Construction of a Rod-Coil Supramolecular Copolymer through CB[8]-encapsulation-enhanced Donor-Acceptor Interaction

Compared to traditional polymers, supramolecular polymers have quite limited structural diversity. In this context, to develop supramolecular polymers with novel backbone structures is highly desired, since this extends not only the diversity of supramolecular polymers, but also might bring in new functions and applications. In this contribution, a rigid rod-like supramolecular monomer, in which electron-deficient viologen units are incorporated at both ends of its skeleton, was designed and synthesized.

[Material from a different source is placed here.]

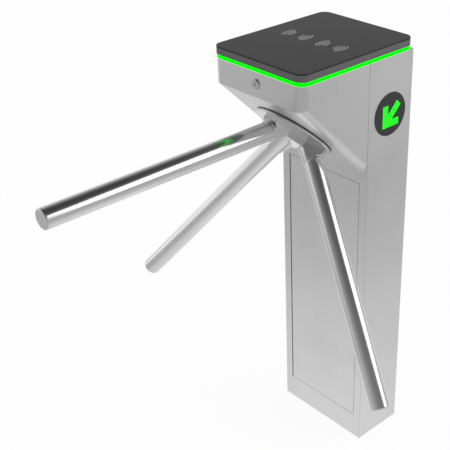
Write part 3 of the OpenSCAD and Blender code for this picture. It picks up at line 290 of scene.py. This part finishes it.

Its co-assembly with an electron-rich flexible monomer leads to the formation of a rod-coil supramolecular copolymer, driven by cucurbit[8]uril (CB[8])-encapsulation-enhanced donor-acceptor interaction between naphthol segments of the flexible monomer and viologen units of the rigid monomer. The as-prepared supramolecular polymer was systematically characterized by H-1-NMR analysis, UV-Vis spectroscopy, diffusion-ordered NMR spectroscopy (DOSY), dynamic light scattering (DLS) and transmission electron microscopy (TEM). While the H-1-NMR result indicated host-guest complexation through the encapsulation of a viologen unit and a naphthol segment in the cavity of one CB[8], the existence of donor-acceptor interaction between the two guest molecules was clearly evidenced by UV-Vis spectrum which exhibited a notable charge-transfer absorption in visible region. The formation of large size supramolecular entities in water was revealed by DOSY and DLS studies. And their linearly polymeric backbones were directly observed by TEM. Based on these experimental results, the polymeric structures of the assembled material were confirmed. Furthermore, DLS and TEM investigations also revealed that the supramolecular polymer adopted an extended linear conformation at low concentration, which further curled into aggregated morphology at high concentration. This might be attributed to the tendency of the supramolecular polymer to decrease its surface energy with increasing concentration. The supramolecular copolymer reported in this paper represents a new type of water-soluble supramolecular polymer. Its concentration-dependent morphology changes are quite interesting, which might shed light on the exploration of unique features and new applications for the supramolecular polymers.